In der Schweiz sind erst einzelne Fälle von Affenpocken-Ansteckungen bekannt, trotzdem ist die Sensibilisierung bereits weit fortgeschritten. So hat die Aids-Hilfe Schweiz heute Freitag eine Kampagne im Auftrag des Bundesamtes für Gesundheit gestartet, die sich explizit an MSM richtet. Roman Heggli, Geschäftsleiter von Pink Cross, begrüsst dies: «Es ist wichtig, dass Symptome rasch erkannt werden. Durch die Sensibilisierung auf das Krankheitsbild wenden sich mögliche Betroffene rascher an ärztliches Fachpersonal und können sich und andere schützen. Die Sensibilisierung wird dazu beitragen, weitere Übertragungen zu verhindern.»

In der Community ist wegen den Affenpocken-Fällen wenig Verunsicherung zu spüren, vielmehr werden die Empfehlungen der Aids-Hilfe Schweiz befolgt. Für MSM, die regelmässig wechselnde Sexpartner*innen haben, ist das keine Umstellung: «Unsere Community ist auf HIV und andere sexuell übertragbaren Infektionen (STI) sensibilisiert und legt seit Jahren ein vorbildliches Schutz- und Testverhalten an den Tag», so Florian Vock, Leiter Key Populations der Aids-Hilfe Schweiz und verantwortlich für die Informationsoffensive. «Diese Kompetenzen, spezialisierte Gesundheitszentren wie Checkpoints und unser Netzwerk der Community können wir jetzt effektiv nutzen und präventiv wirken. Ohne, dass weitergehende oder gar repressive Massnahmen im Moment nötig sind.» 

Doch warum aktuell MSM besonders von Affenpocken-Infektionen betroffen sind, ist bisher nicht geklärt. Angelo Barrile, Hausarzt, Nationalrat und Vorstandsmitglied von Pink Cross, erläutert: «Medizinisch gesehen gibt es keinen Grund, weshalb Affenpocken hauptsächlich beim Sex zwischen zwei Männern übertragen werden sollte. Wahrscheinlicher ist es, dass das Virus zufälligerweise in sexuelle Kontexte von MSM getragen und dort übertragen wurde.» Entsprechend sollten auch heterosexuelle Personen bei entsprechenden Symptomen und engen Körperkontakt mit einer infizierten Person sofort ärztliches Fachpersonal kontaktieren. 

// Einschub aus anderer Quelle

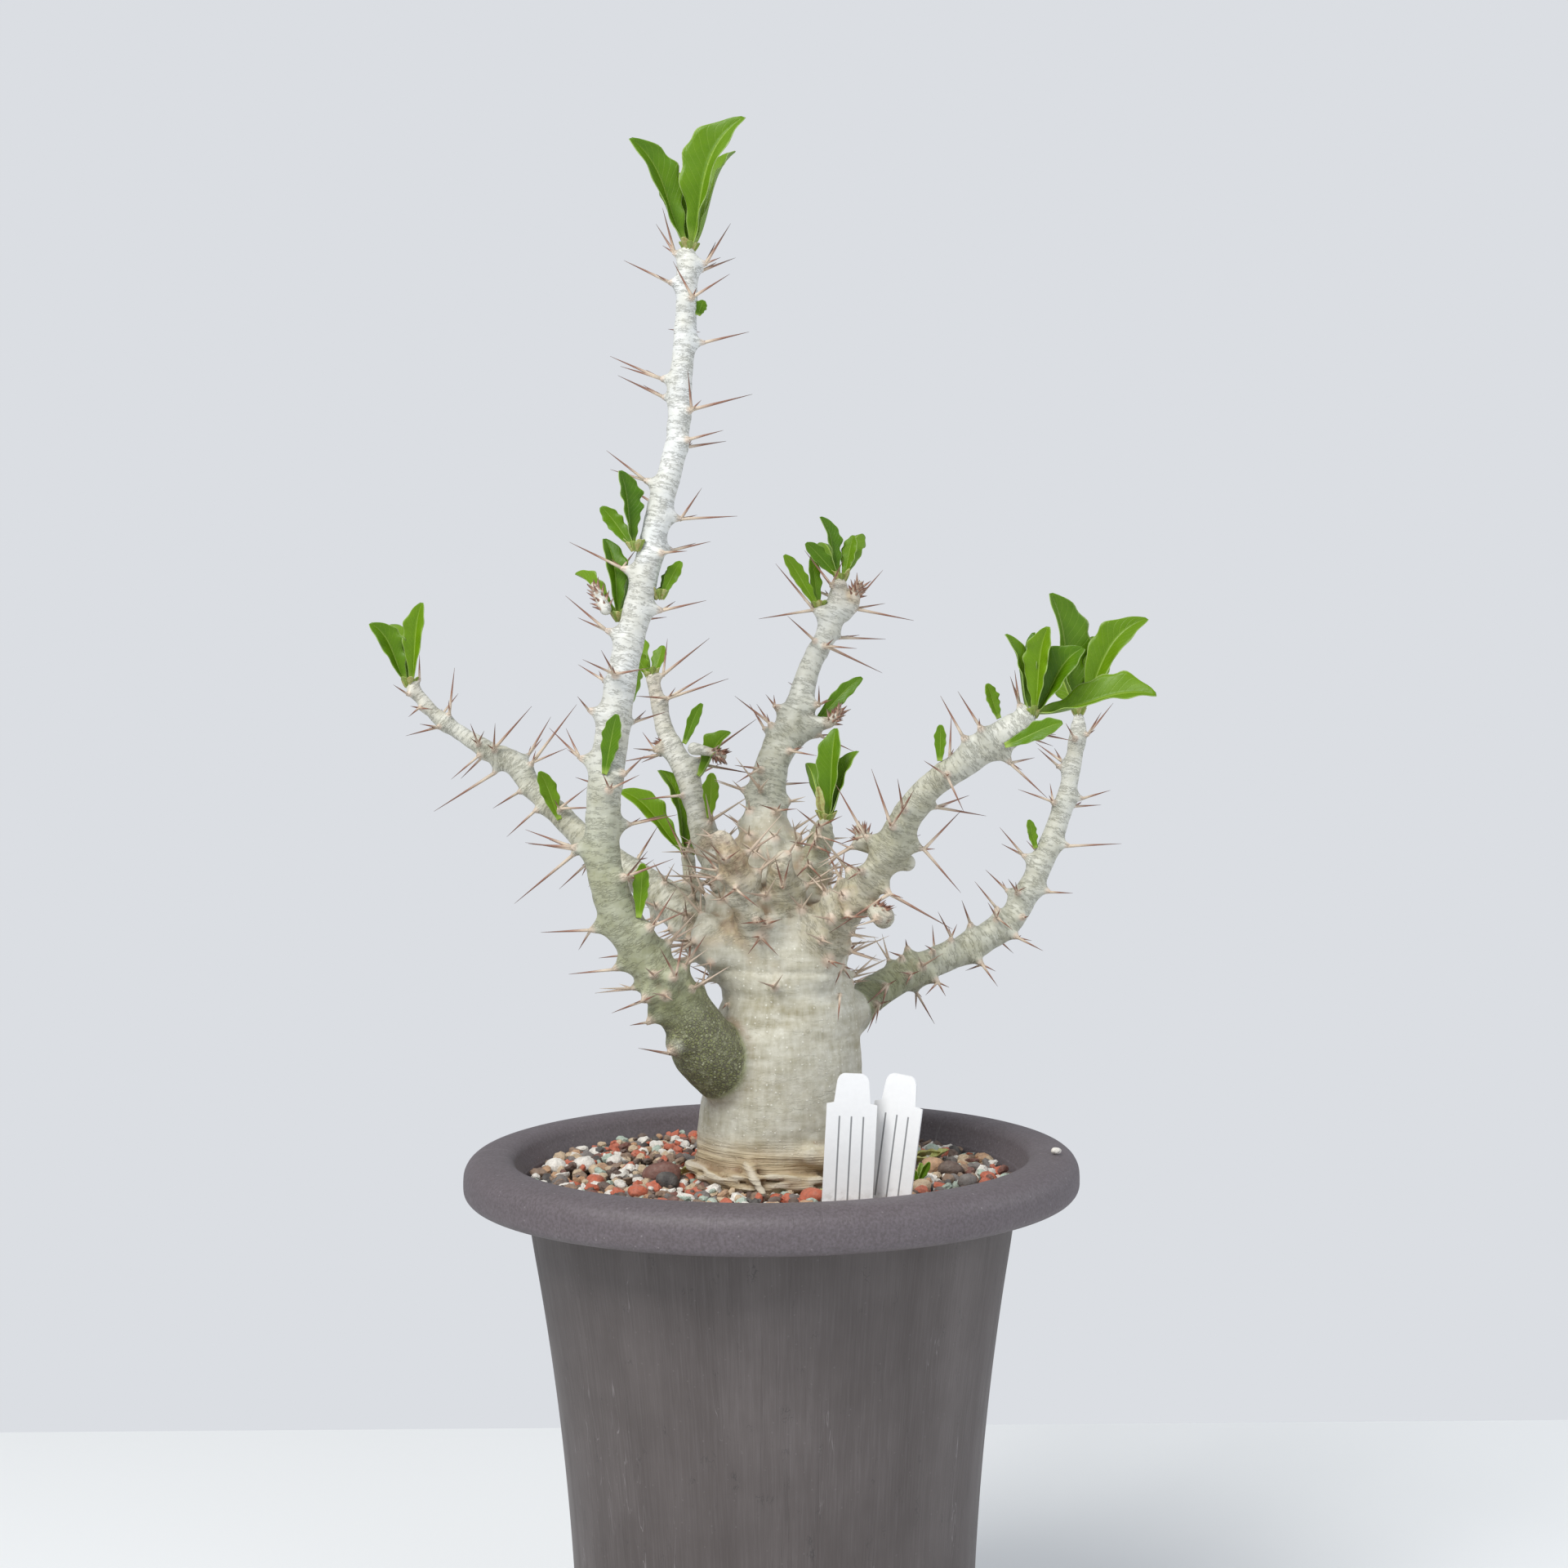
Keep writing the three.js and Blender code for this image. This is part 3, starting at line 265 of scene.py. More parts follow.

Pink Cross warnt, dass politische Entscheidungsträgerinnen nicht unüberlegt und stigmatisierend handeln: «Es wäre fatal, in repressiven Aktionismus auszubrechen. So würden sich die Sexualkontakte lediglich in private Räume verschieben, wo die Zielgruppe viel schwerer zu erreichen und zu sensibilisieren ist.» Bei Infektionen, die auch beim Sex übertragen werden und Minderheiten betreffen, sind Schliessungen von Räumen oder repressive Massnahmen keine nachhaltige Strategie, um Übertragungsketten zu unterbrechen. Sie befördern eher Stigmatisierungen.

Doch auch die Gesellschaft ist gefragt, nicht die Fehler der Vergangenheit zu wiederholen und besonders betroffene Gruppen zu stigmatisieren und zu diskriminieren. «Spätestens seit Corona wissen alle, dass eine Infektion jede Person treffen kann und dass Betroffene keine Schuld haben», erinnert Angelo Barrile. Denn gesellschaftliche Ausgrenzung hätte nicht nur für die Community, sondern für die ganze Gesellschaft tragische Folgen: «Wenn mögliche Betroffene aus Angst vor Stigmatisierung kein ärztliches Fachpersonal aufsuchen, können sich die Affenpocken viel einfacher ausbreiten – das darf nicht passieren.»